Contra el amanecer, los hombres meten el cuerpo muertito de Miguel Páramo en la casa. Pedro Páramo recuerda la madrugada en la que su madre le comunica que han matado a su padre. Tres generaciones de muerte. No quería revivir aquellos recuerdos porque aquella muerte arrastró muchas muertes. Ahora era distinto, la única muerte que el fallecimiento de Miguel arrastró fue la del caballo que mandó matar para que dejara de sufrir. También mandó que las mujeres no lloraran tanto por su hijo Miguel.

Enemigos íntimos del cálculo y la norma 
usureros del peligro y el azar, 
vamos a invitarlos a escaparnos de las sombras 
y, si no lo conseguimos, nos da igual.
Joaquín Sabina y Fito Paez. 


Este comentario pertenece al grupo de lectura colectiva que desde La Acequia coordina y dirige desde hace unos cuantos años su autor, el profesor Pedro Ojeda Escudero.

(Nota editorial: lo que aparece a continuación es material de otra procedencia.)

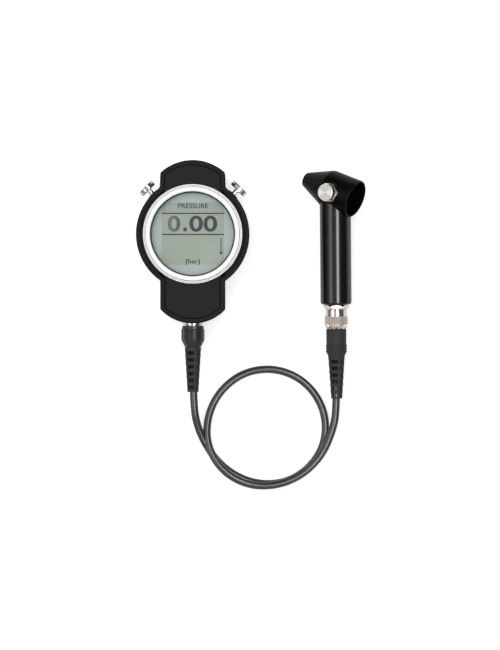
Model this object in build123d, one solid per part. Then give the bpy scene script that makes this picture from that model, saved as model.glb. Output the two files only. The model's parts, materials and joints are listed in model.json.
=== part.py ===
from build123d import *
import os
from math import cos, radians, sin, sqrt, tan

os.makedirs("parts", exist_ok=True)

# Frame: millimetres, +Z up. The gauge lies on its flat back at z = 0 with the dial
# axis on Z, and the top of the dial points along +Y. The probe rests beside it at +X.

# Fits
RUN = 0.05            # radial play of a sliding stem in its bore
TURN_PLAY = 0.1       # radial play of a coupling ring on its spigot
GAP = 0.3             # space kept between pieces that do not touch
STOP_GAP = 0.2        # space left under a button at the end of its travel
SAME = 0.01           # two places nearer than this count as one
EDGE = 0.3            # chamfer of plain small edges
SOFT_EDGE = 0.4       # rounding of small turned edges
GROOVE_SHARE = 0.7    # clip groove radius as a share of its stem

# Dial: the display cell sets the lens, the bezel and the board behind it
LCD_R = 26.6
LCD_Z = 18.2
LCD_T = 2.0
GASKET_W = 0.6
GASKET_Z = 20.3
GASKET_TOP = 23.4
LENS_Z = 21.2
LENS_T = 1.9
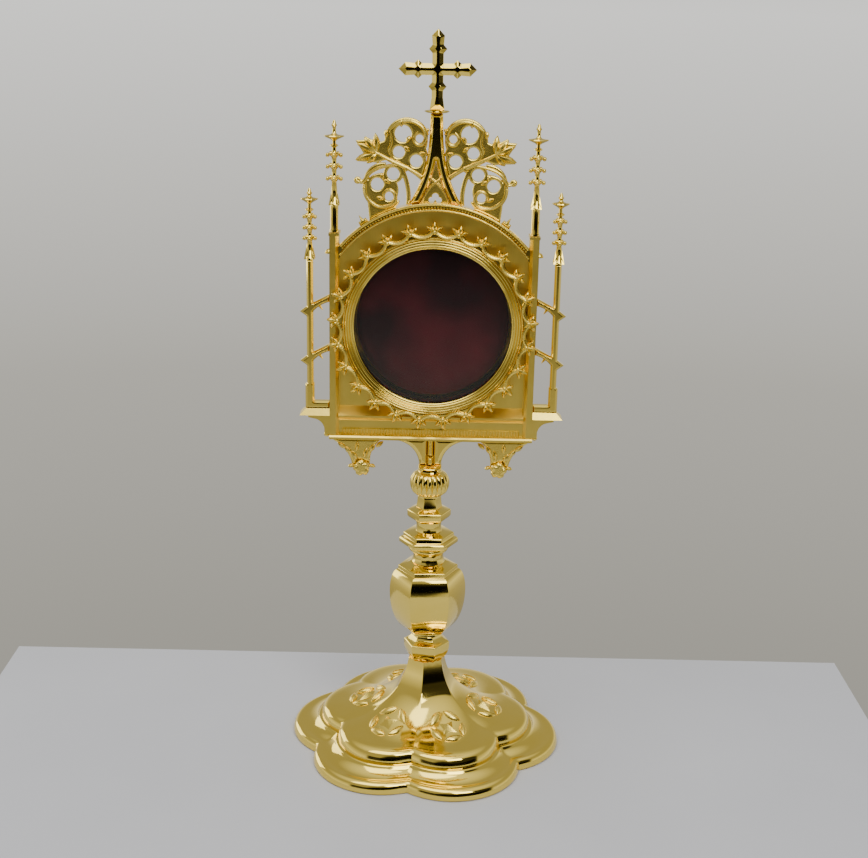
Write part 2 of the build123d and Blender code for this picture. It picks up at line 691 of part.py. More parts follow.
def make_cresting():
    """Pierced scroll with two volutes, eyelets and a vine leaf, placed from the crown of the hood."""
    eyelets = ((17.2, 35.1, 4.3), (19.3, 25.7, 3.0), (10.2, 21.3, 3.2), (22.1, 14.5, 3.2), (30.3, 9.0, 3.3),
               (8.7, 32.6, 2.1), (24.1, 3.0, 2.5))
    band = 1.9
    sketch = Sketch()
    for x, z, r in eyelets:
        sketch += Pos(x, z) * Circle(r + band)
    strokes = (((5.6, 11.0), (12.5, 16.5), (19.4, 19.7)), ((24.1, 37.0), (13.5, 42.0), (5.0, 34.4)),
               ((24.1, 37.0), (25.5, 31.0), (22.6, 25.0)), ((36.4, 9.7), (35.0, 1.1), (26.8, -2.9)),
               ((26.8, -2.9), (22.0, -2.2), (19.6, 1.0)), ((19.4, 19.7), (15.4, 11.5), (14.2, -1.4)),
               ((36.4, 9.7), (34.0, 16.0), (26.0, 19.0)), ((5.6, 24.0), (7.4, 28.4), (12.0, 29.6)))
    for stroke in strokes:
        sketch += trace(ThreePointArc(*stroke), 2.4)
    leaf = outline((24, 22), (31, 20), (41.5, 20.6), (37.5, 24.5), (41.8, 31.2), (36.5, 31.6), (37.0, 33.5),
                   (33.0, 31.5), (31.6, 35.4), (28.8, 30.6), (25.5, 32.0), (24.5, 27))
    upper_volute = Pos(14.8, 31.6) * Circle(10.4)
    lower_volute = Pos(28.0, 6.0) * Circle(8.8)
    joint = outline((6.0, 12.5), (19.4, 20.5), (24.5, 22.0), (24.0, 31.0), (20.0, 30.0), (8.0, 28.0), (5.0, 24.0))
    seat = outline((36.4, 8.0), (35.2, -2.0), (34.0, -13.0), (24.0, -8.0), (20.4, -3.0), (20.6, 1.0))
    sketch += upper_volute + lower_volute + joint + seat
    curl = Pos(40.6, 10.8) * Circle(1.9)
    stalk = trace(Line((34.5, 9.5), (40.6, 10.8)), 1.8)
    sketch += leaf + curl + stalk
    for x, z, r in eyelets:
        sketch -= Pos(x, z) * Circle(r)
    placed = Pos(0, crown_z) * sketch
    placed = placed - Pos(0, window_z) * Circle(hood_outer)
    gable_side = make_face([leg_curve(1), Polyline(leg_curve(1) @ 1, (-20, crown_z + gable_top),
                                                   (-20, crown_z - 3),
                                                   leg_curve(1) @ 0)])
    placed = placed - trace(leg_curve(1), gable_leg) - gable_side
    return slab(placed, crown_depth - cresting_half_depth, crown_depth + cresting_half_depth)


# ---- Pendants ---------------------------------------------------------------

def make_pendant():
    """Leafy bracket under the plinth that ends in a rosette."""
    x, z = pendant_x, head_z - pendant_drop
    leaf = make_face([
        Polyline((x - 12, head_z), (x + 15.5, head_z), (x + 15.5, head_z - 1.5)),
        ThreePointArc((x + 15.5, head_z - 1.5), (x + 8.6, head_z - 7.5), (x + 5.0, z)),
        Line((x + 5.0, z), (x - 5.0, z)),
        ThreePointArc((x - 5.0, z), (x - 6.4, head_z - 6.0), (x - 12, head_z))])
    rosette = Pos(x, z) * (Circle(2.0) + PolarLocations(2.7, 5) * Circle(2.1))
    front = crown_depth - pendant_depth / 2
    return slab(leaf, front, front + pendant_depth) + slab(rosette, front - 2.0, front + pendant_depth)


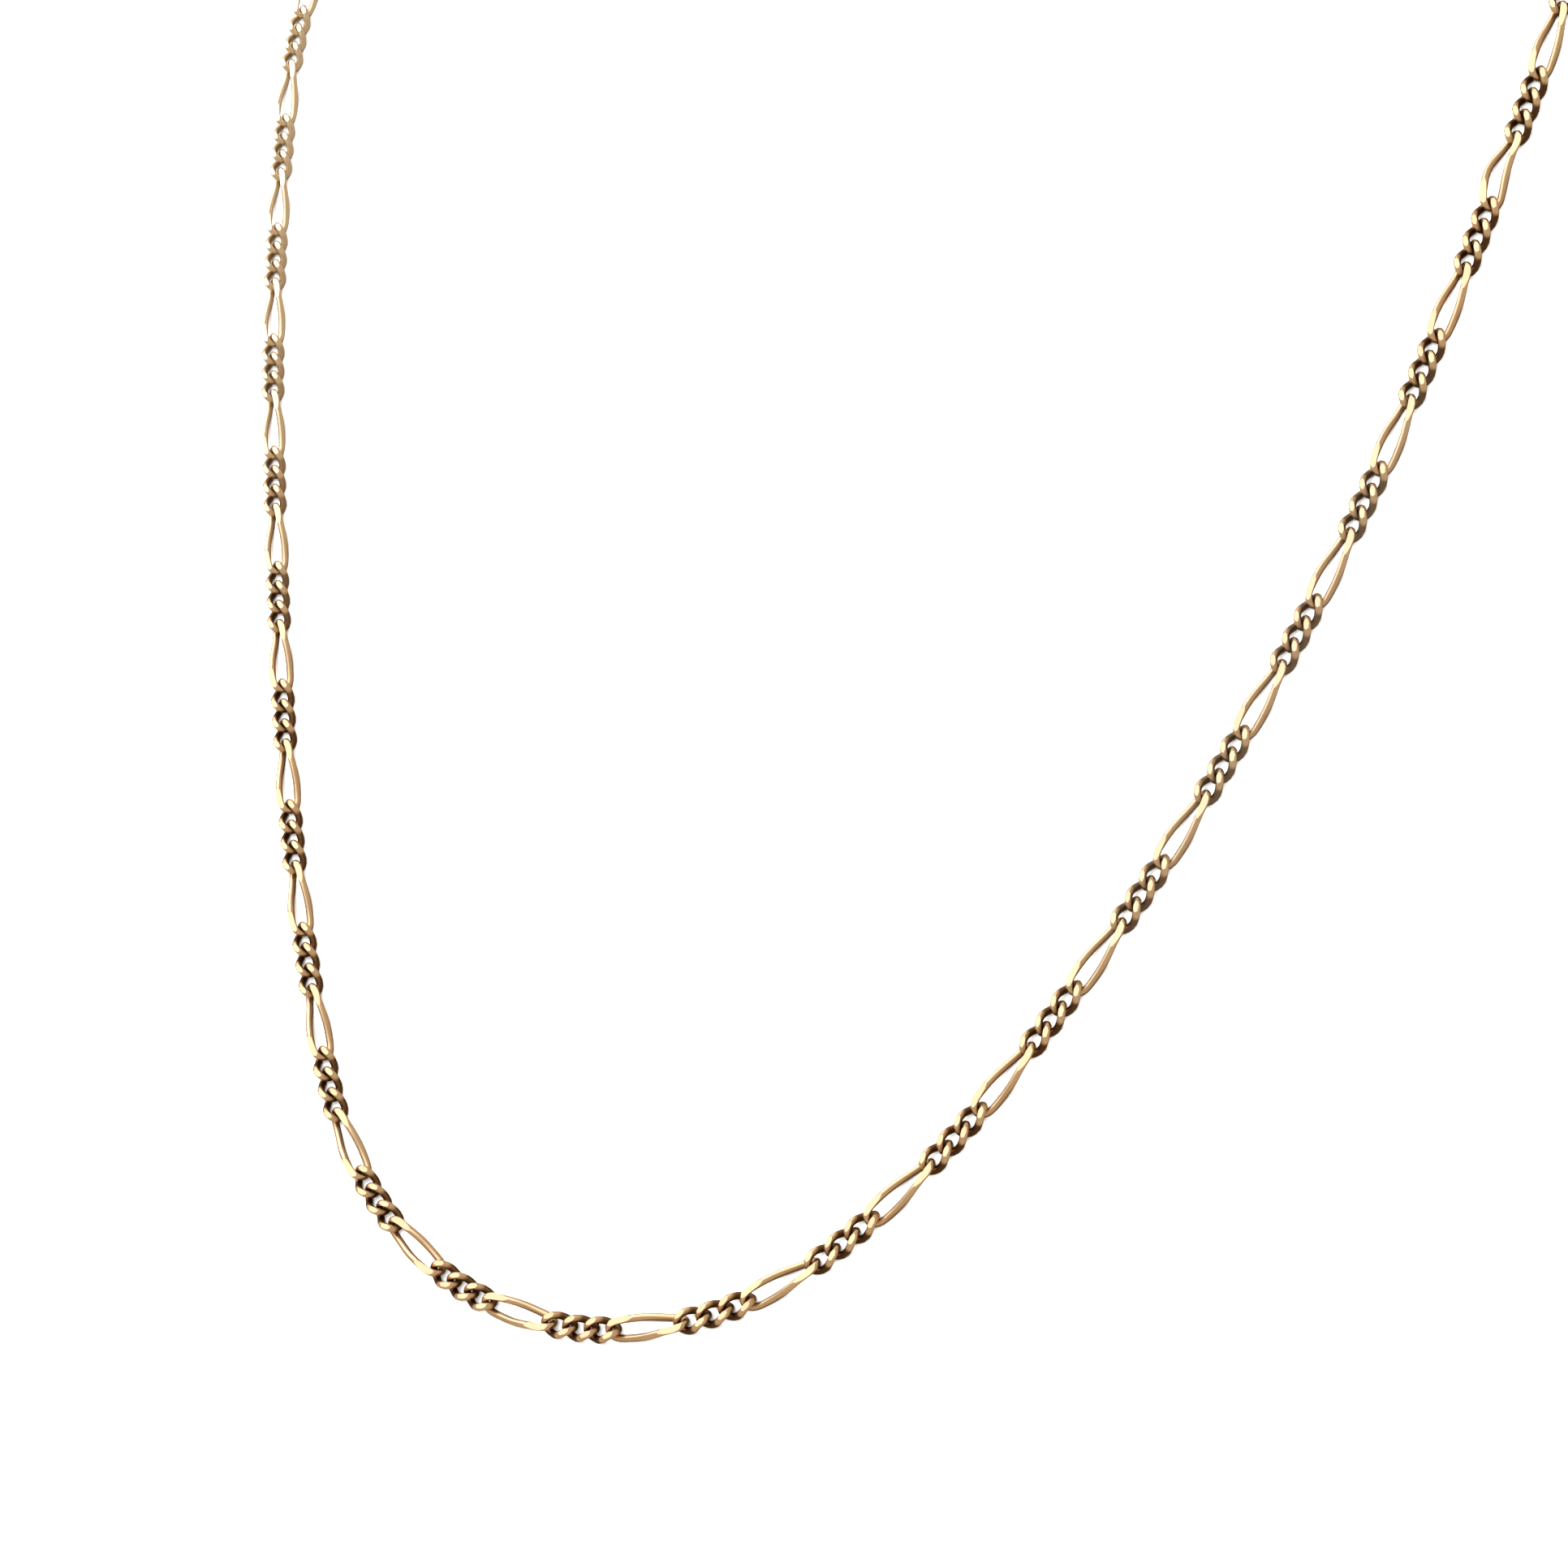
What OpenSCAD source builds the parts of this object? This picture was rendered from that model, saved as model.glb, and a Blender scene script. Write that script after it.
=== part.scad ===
// A fine figaro chain, closed into a neck loop and lying flat on z = 0.
// The pattern is one long oval link and three short ones. Every link is twisted
// about its own length, so its two ends lean opposite ways, and its front and its
// back are filed flat. Seen from above the loop starts at the clasp, runs left, goes
// down the left strand, round the foot of the U and up the right strand.
// Units are millimetres.

/* [Pattern] */
// Repeats of the pattern in the whole loop
repeats = 39; // [37:1:39]
// Inner length of a short link
short_in = 2.05; // [2.05:0.01:2.12]
// Inner length of a long link
long_in = 5.93; // [5.7:0.01:6.1]
// Slack in each joint between two links
play = 0.12; // [0.1:0.01:0.13]

/* [Links] */
// Diameter of the drawn wire
wire_d = 0.57; // [0.5:0.01:0.58]
// Half width of a short link, to the middle of its wire
short_half = 0.78; // [0.77:0.01:0.82]
// Half width of a long link, to the middle of its wire
long_half = 0.77; // [0.76:0.01:0.82]
// Lean of each end of a short link
short_twist = 44; // [42:1:48]
// Lean of each end of a long link
long_twist = 44; // [42:1:46]
// Height of the filed faces above and below the middle of the chain
flat = 0.57; // [0.57:0.01:0.62]

/* [Lay] */
// Sideways bow of the one bent long link, on the right strand
bow = 0.4; // [0:0.1:0.5]
// Turn of the bend on each side of the clasp, in degrees
crown_turn = 35; // [32:1:38]

/* [Clasp] */
// Length of the clasp plate
plate_l = 6.4; // [5.6:0.1:8]
// Width of the clasp plate
plate_w = 2.6; // [2.4:0.1:3]
// Mean radius of the soldered end eyes
eye_r = 0.74; // [0.73:0.01:0.75]
// Radius of the wire of the end eyes
eye_wire = 0.18; // [0.16:0.01:0.18]
// Lean of the end eyes
eye_lean = 31; // [30:1:31]

/* [Hidden] */
// Corners round a link, and round its wire
stations = 10;
sides = 5;
// The corners of the wire stand a little outside its true round
corner_d = 1.06 * wire_d;
// Corners round one end of a link: past the centre of the end and across, in half widths
end_corners = [
    [0.42, -1],
    [1, -0.53],
    [1, 0.53],
    [0.42, 1],
];
links = 4 * repeats;
// The link that is bent, and the long link that stands at the start of the U
bent_link = 120;
first_link = 32;
// How far along the U the middle of that link stands, in repeats
lead = 0.053;

repeat_l = 3 * short_in + long_in - 4 * play;
// From the middle of the clasp to the middle of an eye, and to its inside
eye_at = plate_l / 2 + eye_r - eye_wire;
clasp_half = eye_at + eye_r - eye_wire;
first_joint = clasp_half - play;
loop_l = 2 * first_joint + repeats * repeat_l;

// Joints are counted from the clasp. Link i reaches from joint i to joint i + 1.
function is_long(i) = i % 4 == 0;
function joint(i) = first_joint + i * (short_in - play)
    + floor((i + 3) / 4) * (long_in - short_in);

// The U, from the top of the left strand to the top of the right one: each row is a
// stretch of even bend, with its length in repeats and its left turn in degrees
u_rows = [
    [3, 7],
    [3, 2.8],
    [2.5, 8],
    [1.5, 28.3],
    [3.5, 78.7],
    [1.5, 14.2],
    [2, 7],
    [3, 9.6],
    [3, 4.6],
];
start_heading = 281.5;
end_heading = start_heading + sum_turn(u_rows, len(u_rows));

function sum_turn(rows, n) = n == 0 ? 0 : sum_turn(rows, n - 1) + rows[n - 1][1];
function sum_length(rows, n) = n == 0 ? 0 : sum_length(rows, n - 1) + rows[n - 1][0];

// Straight way covered for each unit of length of an even bend
function chord(heading, turn) =
    (turn == 0 ? 1 : sin(turn / 2) / (turn / 2 * PI / 180))
    * [cos(heading + turn / 2), sin(heading + turn / 2)];
// Point reached after the first n rows
function reach(rows, heading, n) = n == 0 ? [0, 0] :
    reach(rows, heading, n - 1)
    + rows[n - 1][0] * chord(heading + sum_turn(rows, n - 1), rows[n - 1][1]);
function cross2(a, b) = a[0] * b[1] - a[1] * b[0];

// Above the U: a crown bend and a shoulder bend on each side of the clasp, with the
// lengths that close the loop
left_l = (joint(first_link) + joint(first_link + 1)) / 2 - lead * repeat_l;
right_l = loop_l - left_l - repeat_l * sum_length(u_rows, len(u_rows));
left_turn = start_heading - 180 - crown_turn;
right_turn = 540 - end_heading - crown_turn;
left_crown = chord(180, crown_turn);
left_shoulder = chord(180 + crown_turn, left_turn);
right_shoulder = chord(end_heading, right_turn);
right_crown = chord(540 - crown_turn, crown_turn);
u_span = repeat_l * reach(u_rows, start_heading, len(u_rows));
rest = -(left_l * left_shoulder + right_l * right_shoulder + u_span);
left_gain = left_crown - left_shoulder;
right_gain = right_crown - right_shoulder;
left_crown_l = cross2(rest, right_gain) / cross2(left_gain, right_gain);
right_crown_l = cross2(left_gain, rest) / cross2(left_gain, right_gain);

// The whole loop: length in millimetres, left turn in degrees
rows = concat(
    [[left_crown_l, crown_turn], [left_l - left_crown_l, left_turn]],
    [for (row = u_rows) [row[0] * repeat_l, row[1]]],
    [[right_l - right_crown_l, right_turn], [right_crown_l, crown_turn]]);
row_start = [for (k = [0 : len(rows) - 1]) sum_length(rows, k)];
row_heading = [for (k = [0 : len(rows) - 1]) 180 + sum_turn(rows, k)];
row_point = [for (k = [0 : len(rows) - 1]) reach(rows, 180, k)];

// Point of the loop at a distance from the clasp's middle
function route(s) =
    let (k = max([for (n = [0 : len(rows) - 1]) if (row_start[n] <= s) n]))
    let (d = s - row_start[k])
    row_point[k] + d * chord(row_heading[k], rows[k][1] * d / rows[k][0]);

// A station of an untwisted link: one halfway along each limb, four round each end
function oval(n, reach_x, half) =
    n % 5 == 0 ? [0, n == 0 ? -half : half] :
    (n < 5 ? 1 : -1) * ([reach_x - half, 0] + half * end_corners[n % 5 - 1]);
// Lean of the link where it stands that far along its length
function lean_at(x, reach_x, twist) = twist * sin(90 * x / reach_x);
// A station of the twisted centre line
function twisted(n, reach_x, half, twist, sag) =
    let (p = oval((n + stations) % stations, reach_x, half))
    let (lean = lean_at(p[0], reach_x, twist))
    [p[0], p[1] * cos(lean) + sag * pow(cos(90 * p[0] / reach_x), 2), -p[1] * sin(lean)];
function unit(v) = v / norm(v);

// The corners of one link, ring by ring, with its front and back filed flat
function link_points(i) =
    let (half = is_long(i) ? long_half : short_half)
    let (twist = is_long(i) ? long_twist : short_twist)
    let (reach_x = ((is_long(i) ? long_in : short_in) + wire_d) / 2)
    let (sag = i == bent_link ? bow : 0)
    let (a = route(joint(i)), b = route(joint(i + 1)))
    let (middle = (a + b) / 2, along = unit(b - a))
    [for (n = [0 : stations - 1])
        let (c = twisted(n, reach_x, half, twist, sag))
        let (t = unit(twisted(n + 1, reach_x, half, twist, sag)
            - twisted(n - 1, reach_x, half, twist, sag)))
        let (lean = lean_at(c[0], reach_x, twist))
        let (up = unit(cross(cross(t, [0, sin(lean), cos(lean)]), t)))
        let (out = cross(t, up))
        for (m = [0 : sides - 1])
            let (q = c - corner_d / 2 * (cos(360 * m / sides) * out
                + sin(360 * m / sides) * up))
            [middle[0] + q[0] * along[0] - q[1] * along[1],
             middle[1] + q[0] * along[1] + q[1] * along[0],
             max(-flat, min(flat, q[2])) + flat]];

// The triangles of one link, each four corners split along their shorter diagonal
function link_faces(points, base) =
    [for (n = [0 : stations - 1], m = [0 : sides - 1])
        let (a = n * sides + m, b = n * sides + (m + 1) % sides)
        let (c = (n + 1) % stations * sides + (m + 1) % sides)
        let (d = (n + 1) % stations * sides + m)
        each norm(points[a] - points[c]) <= norm(points[b] - points[d])
            ? [[a, b, c] + base * [1, 1, 1], [a, c, d] + base * [1, 1, 1]]
            : [[a, b, d] + base * [1, 1, 1], [b, c, d] + base * [1, 1, 1]]];

// A run of interlocking links, each a closed loose ring
module run(from, to) {
    rings = [for (i = [from : to]) link_points(i)];
    polyhedron(
        points = [for (ring = rings) each ring],
        faces = [for (k = [0 : to - from]) each link_faces(rings[k], k * stations * sides)],
        convexity = 10);
}

// Half of the chain, from the clasp down the left strand
module chain_left() {
    color("#b97a4b") run(0, links / 2 - 1);
}

// Half of the chain, from the foot up the right strand to the clasp
module chain_right() {
    color("#b97a4b") run(links / 2, links - 1);
}

// One soldered eye, standing off the end of the plate and leaning like a link's end
module eye(side) {
    translate([side * eye_at, 0, flat])
        rotate([-side * eye_lean, 0, 0])
        rotate_extrude($fn = 48)
        translate([eye_r, 0])
        circle(r = eye_wire, $fn = 24);
}

// The plain clasp plate with an eye soldered on each end, all one piece
module clasp() {
    color("#b97a4b") {
        linear_extrude(height = 2 * flat) {
            square([plate_l - plate_w, plate_w], center = true);
            for (side = [-1, 1])
                translate([side * (plate_l - plate_w) / 2, 0])
                circle(d = plate_w, $fn = 64);
        }
        eye(1);
        eye(-1);
    }
}

chain_left();
chain_right();
clasp();
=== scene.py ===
"""A fine figaro chain in rose-yellow gold, closed into a neck loop and lying flat.

The links are drawn from round wire, twisted and filed flat, and laid along the same
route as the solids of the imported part. Sizes are in millimetres until a piece is laid.
FLAT is half the height of the filed chain, NEAR is how close two places count as one,
and LEVEL is how far up or down a face points to count as level.
"""

import logging
import math
import random
from collections.abc import Callable
from dataclasses import dataclass, field, replace
from enum import Enum
from typing import ClassVar

import bmesh
import bpy
from mathutils import Matrix, Vector


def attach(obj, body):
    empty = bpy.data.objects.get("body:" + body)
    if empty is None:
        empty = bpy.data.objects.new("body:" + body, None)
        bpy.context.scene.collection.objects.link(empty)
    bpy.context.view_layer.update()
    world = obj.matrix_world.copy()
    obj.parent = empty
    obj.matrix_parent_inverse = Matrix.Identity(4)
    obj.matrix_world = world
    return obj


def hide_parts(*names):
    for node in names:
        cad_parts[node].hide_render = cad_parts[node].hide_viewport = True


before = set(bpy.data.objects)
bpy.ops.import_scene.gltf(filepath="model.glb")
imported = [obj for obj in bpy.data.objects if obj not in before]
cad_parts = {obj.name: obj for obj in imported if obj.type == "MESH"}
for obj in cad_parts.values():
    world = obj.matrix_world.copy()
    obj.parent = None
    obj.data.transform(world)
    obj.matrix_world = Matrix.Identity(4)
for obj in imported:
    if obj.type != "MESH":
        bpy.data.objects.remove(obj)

LOG = logging.getLogger("figaro_chain")
MM = 0.001
NEAR = 1e-4
LEVEL = 0.999
FLAT = 0.57

Place = tuple[float, float, float]
Colour = tuple[float, float, float]
Span = tuple[float, float]
Socket = bpy.types.NodeSocket


class LinkKind(Enum):
    """The links that the pattern is made of."""

    SHORT = "short"
    LONG = "long"
    BENT = "bent"


class Side(Enum):
    """The two halves of the loop, by the strand that they hold."""

    LEFT = "left"
    RIGHT = "right"


class Element(Enum):
    """What is picked of a mesh in edit mode."""

    VERTEX = "VERT"
    EDGE = "EDGE"
    FACE = "FACE"


class Sum(Enum):
    """Ways of working out one value from two in a material."""

    ADD = "ADD"
    SUBTRACT = "SUBTRACT"
    MULTIPLY = "MULTIPLY"


class Cover(Enum):
    """Ways of laying one colour over another in a material."""

    HIDE = "MIX"
    DARKEN = "MULTIPLY"


# Small helpers for working as by hand

def deselect_all() -> None:
    """Leaves edit mode and lets go of every object."""
    if bpy.context.object and bpy.context.object.mode != "OBJECT":
        bpy.ops.object.mode_set(mode="OBJECT")
    bpy.ops.object.select_all(action="DESELECT")


def take(*objects: bpy.types.Object) -> None:
    """Selects these objects alone and makes the first one active.

    Args:
        objects: The objects to select.
    """
    deselect_all()
    for item in objects:
        item.select_set(True)
    bpy.context.view_layer.objects.active = objects[0]


def pick(obj: bpy.types.Object, test: Callable[..., bool],
         kind: Element = Element.VERTEX) -> None:
    """Selects the vertices, edges or faces of the object in edit mode that pass a test.

    Args:
        obj: The object in edit mode.
        test: Takes one vertex, edge or face and says whether it is picked.
        kind: Which of the three is picked.
    """
    bpy.ops.mesh.select_mode(type=kind.value)
    bpy.ops.mesh.select_all(action="DESELECT")
    work = bmesh.from_edit_mesh(obj.data)
    items = {Element.VERTEX: work.verts, Element.EDGE: work.edges,
             Element.FACE: work.faces}[kind]
    for item in [item for item in items if test(item)]:
        item.select_set(True)
    work.select_flush_mode()
    bmesh.update_edit_mesh(obj.data)


def soft_step(start: float, end: float, value: float) -> float:
    """Goes softly from 0 at the start to 1 at the end."""
    part = max(0.0, min(1.0, (value - start) / (end - start)))
    return part * part * (3 - 2 * part)


# The route and the pattern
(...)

Cada vez hay más puertas y espacios pintados en  el barrio del Oeste de Salamanca. Es un placer darse una vuelta por sus calles repletas de arte. 


3 comentarios:

Abejita de la Vega dijo...

Es ahí, con Dorotea, donde se descubre la verdadera condición del diálogo de Juan Preciado. Mujer de tierra, hombres de tierra, vamos a estar mucho tiempo enterrados. Murmullos que matan.
Un placer pasear por tu blog.
Besos, Pancho.

Myriam dijo...

JaJajajaja genio y figura que metiste a Sabina en la tumba de Dorotea y Juan Preciado. Por cierto, las ilustraciones están "padrísimas”

Subo a tu 5ta entrega

Pedro Ojeda Escudero dijo...

Es verdad, acabas de abrirme los ojos: Juan Preciado estuvo vivo solo unas horas en Comala, para reposar allí toda la eternidad de un libro. Qué visión más esclarecedora.